CNN also has a new presidential poll out. A couple of noteworthy items: Nine months after first being listed in a poll of GOP presidential aspirants and in the middle of his heaviest (book-related) media exposure, Pawlenty has “slud” (as Dizzy Dean used to say) from 5 percent to 3 percent. Also comparing Barack Obama’s appeal to voters for re-election to Bill Clinton’s at the same time in his presidency, the poll finds Obama with twice as much support, although still a minority among registered voters.
“There’s not a day, a night, a minute that I don’t wish I had left sooner.” That’d be a direct quote from Denny Hecker’s right-hand guy, Steven Leach, who caught a 27-month sentence and an order to repay … $14.2 million. MaryJo Webster’s PiPress story goes on to say: “[Judge Joan] Ericksen said she received 105 letters speaking to Leach’s character, said she read each of them, and that they were relevant to her sentencing decision. ‘It’s very unlikely you would have been in this situation without Mr. Hecker,’ Ericksen said. Judge Ericksen also noted that Leach wasn’t being sentenced for not cooperating, but she made it clear that he possibly could have helped himself had he chosen to cooperate. Once he’s released, Leach will be expected to pay $2,500 per month toward the $14.2 million restitution total.” Uh … wait a minute … got a calculator here … carry the zeroes … that’ll be 473 years and 4 months, Mr. Leach.

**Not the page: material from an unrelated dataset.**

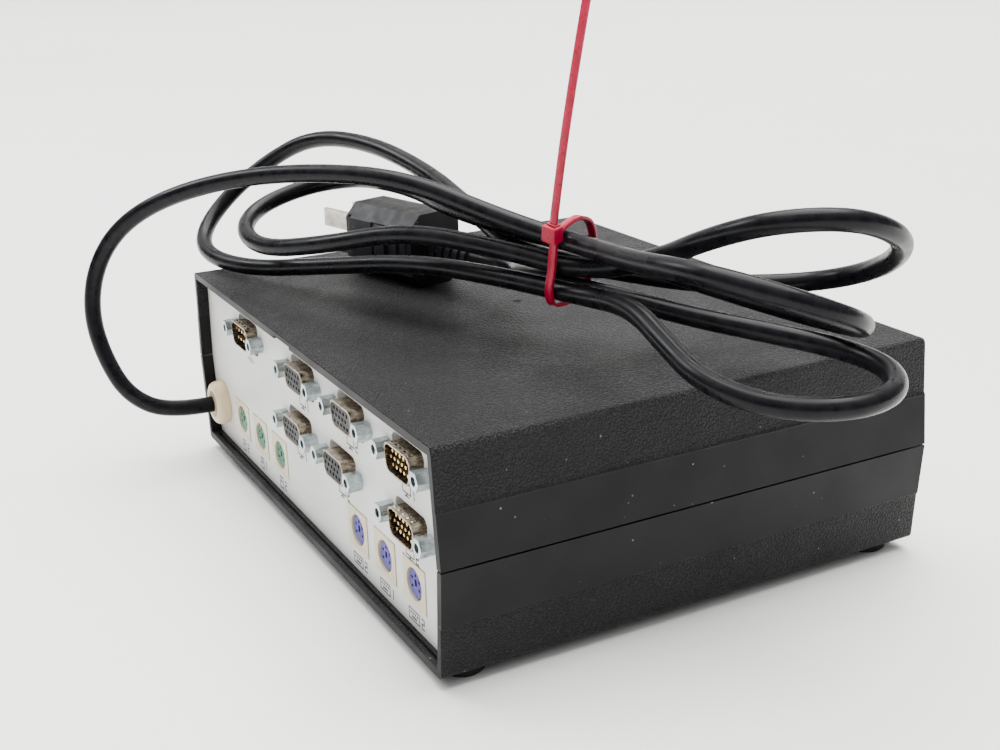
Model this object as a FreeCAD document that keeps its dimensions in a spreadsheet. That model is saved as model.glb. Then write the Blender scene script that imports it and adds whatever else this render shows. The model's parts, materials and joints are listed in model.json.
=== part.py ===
import FreeCAD, Part
import math
import os
import re

import Sketcher

os.makedirs("parts", exist_ok=True)
DOC = FreeCAD.newDocument("kvm_switch")
V = FreeCAD.Vector

# A desktop switch box: two drafted plastic half shells hold a recessed panel at each end.
# The row frame has its origin on the floor under the middle of the box. +X runs along the
# long side of the connector panel, +Y points out of the connector panel, +Z points up.
# Every length is in millimetres.
DIMS = {
    # case
    "case_width": 203.2, "case_depth": 158.8, "foot_height": 3.5, "case_height": 63.5,
    "top_inset": 2.97, "bottom_inset": 2.76, "parting_z": 35.05, "parting_gap": 0.5,
    "upper_step_z": 50.74, "lower_step_z": 18.74, "step": 0.45, "wall_side": 1.9,
    "wall_top": 2.2, "wall_bottom": 2.55, "edge_round": 1.6,
    "boss_x": 90.0, "boss_y": 46.0, "boss_radius": 4.2, "boss_meet_z": 35.05,
    "dimple_x": 1.4, "dimple_y": 0.5, "dimple_radius": 1.5, "dimple_depth": 0.6,
    "notch_width": 13.5, "notch_depth": 1.1, "ledge_groove": 0.8,
    "foot_x": 90.0, "foot_y": 69.0, "foot_radius": 6.35,
    "screw_head_radius": 3.0, "screw_head_height": 2.0, "screw_radius": 1.4, "screw_length": 40.0,
    # end panels
    "panel_face_y": 75.34, "panel_thick": 2.5, "panel_tongue": 0.9,
    "slot_gap": 0.1, "rear_reach": 80.0,
    # D shaped connectors
    "upper_row_z": 54.8, "lower_row_z": 36.5, "dsub_flange_width": 30.8,
    "dsub_flange_height": 12.5, "dsub_flange_thick": 0.8, "dsub_reach": 5.8,
    "dsub_skin": 0.45, "female_width": 16.3, "female_height": 7.9,
    "male_width": 16.9, "male_height": 8.3, "dsub_round": 2.4, "dsub_slope": 1.4,
    "cutout_width": 20.4, "cutout_height": 11.4, "dsub_back": 4.6, "dsub_back_width": 18.0,
    "dsub_back_height": 10.6, "jack_half": 12.495, "jack_flats": 4.9, "jack_reach": 4.45,
    "jack_stud": 1.4, "jack_bore": 1.35, "contact_hole": 0.6, "contact_radius": 0.5,
    # keyboard and mouse sockets
    "socket_z": 19.63, "socket_width": 14.0, "socket_height": 12.62, "socket_depth": 12.6,
    "socket_ring": 4.75, "socket_core": 4.05, "socket_well": 8.6, "socket_gap": 0.25,
    # mains cord and its entry bush
    "cord_x": 89.5, "cord_z": 19.5, "cord_radius": 2.9, "bush_radius": 8.0,
    "bush_neck": 6.2, "bush_inner": 8.6,
    # plug and strain relief
    "plug_length": 35.0, "plug_width": 21.4, "plug_height": 25.0, "plug_chamfer": 4.5,
    "blade_length": 18.0, "blade_thick": 1.5, "blade_width": 6.35, "blade_pitch": 12.7,
    "blade_lift": 4.6, "earth_radius": 2.4, "earth_length": 20.6, "earth_drop": 7.3,
    "relief_length": 20.0, "relief_root": 6.2, "relief_tip": 3.9,
    # cable tie
    "tie_width": 2.5, "tie_thick": 1.1, "tie_head": 4.8,
    # boards
    "board_thick": 1.6, "board_x_min": -84.5, "board_x_max": 79.0, "board_y_min": 8.0,
    "board_y_max": 72.0, "board_top_z": 13.32, "board_boss_radius": 3.2,
    "link_x_min": -92.5, "link_x_max": 69.5, "link_z_min": 29.0, "link_z_max": 62.0,
    # front controls
    "button_width": 12.0, "button_height": 8.0, "button_z": 38.0, "button_gap": 0.35,
    "button_travel": 1.5, "stem_half": 2.0, "switch_half": 3.0,
    "front_board_y": -61.0, "rocker_x": 72.0, "rocker_z": 35.5, "rocker_body_width": 13.0,
    "rocker_body_height": 19.2, "rocker_bezel_width": 15.4, "rocker_bezel_height": 21.4,
    "rocker_bezel_thick": 1.3, "rocker_body_depth": 14.0, "rocker_skin": 0.9,
    "rocker_half_width": 5.2, "rocker_pin_radius": 1.0, "rocker_pin_play": 0.05,
    "rocker_tilt": 9.0, "lamp_radius": 1.5, "lamp_z": 50.0,
}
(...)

In the Strib, Dee DePass reminds her readers that “Leach admitted in September that he had followed Hecker’s orders in 2007, when he told a secretary within the Hecker organization to cut and paste false wording into a Hyundai fleet financing document. The change falsely made it appear as though Hyundai had guaranteed to buy back nearly all of the vehicles in the fleet if Hecker failed to sell them off the dealer lot. Leach faxed the altered document to Hecker in Michigan. Hecker then presented the doctored documents to officials from Chrysler Financial in order to obtain financing for the Hyundai fleet. The fraud resulted in Chrysler Financial lending Hecker and his businesses $80 million and eventually losing $13.8 million. A similar scheme of altered documents was carried out against Chrysler Financial, U.S. Bank and other lenders with regard to loans for several fleets of Suzuki vehicles.”

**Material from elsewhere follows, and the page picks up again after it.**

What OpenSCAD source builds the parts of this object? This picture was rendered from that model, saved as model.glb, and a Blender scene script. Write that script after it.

A FoxNews story by Steve Brown has the Federal Elections Commission asking Michele Bachmann for a bit more information about where $6 million in contributions came from: “The FEC said clarification was needed pertaining to un-itemized donations. Campaigns are required by law to submit the name and address of anyone giving a candidate for federal office $200 or more. The deadline for response is fast approaching. Nobody in the history of the U.S. House of Representatives raised more campaign cash in a single cycle than Rep. Michele Bachmann. The congresswoman has been a veritable campaign cash register, collecting in excess of $13 million on her way to winning her third term last November. She has also recently disclosed she is considering a bid for the GOP presidential nomination in 2012. Bachmann campaign treasurer Andy Fisher sent Fox an e-mail which suggests small donors may be why such a large bloc of money was not itemized in the FEC reports.”
Tricia Miller, at Roll Call, writes: “The letter from campaign finance analyst Benjamin Holly first asked Bachmann treasurer Andy Parrish to itemize nearly $1.5 million in individual contributions. Holly notes that when a donor gives more than $200 in an election, information about him or her must be included. The FEC also noted that, judging by her first report following the Nov. 2 elections, Bachmann ‘may have failed to file one or more of the required 48-hour notices regarding ‘last minute’ contributions.’ ”
The first thing you’d ask is, “Wow. Where will Grandma and Grandpa go for Easter dinner?” That’s after hearing news that Pearson’s Restaurant, a landmark at 50th and France, has been sold and closed. Paul Walsh of the Strib reports: “The new owners will soon debut the 50th Street Cafe in one part of the property and it will be open during breakfast and lunch, Pearson said. The rest of the space will be leased out later to another restaurant, he said. Pearson said the cafe will still offer some of his family’s signature menu items and keep hints of the decor. No word yet on whether lutefisk will make its annual holiday menu appearance.”
In yet another blow to the Vikings’ (oh so close) Super Bowl chances, an appeals court has refused to block the suspensions of Pat and Kevin Williams for using a diuretic. Abby Simons of the Strib says: “Bumetanide is identified as a masking agent within the NFL’s prohibited substance policy. The Williamses, who are not related, said they were taking the diuretic to lose weight and hit financial incentive goals.” Judging by the looks of Pat, I don’t think the stuff worked too well.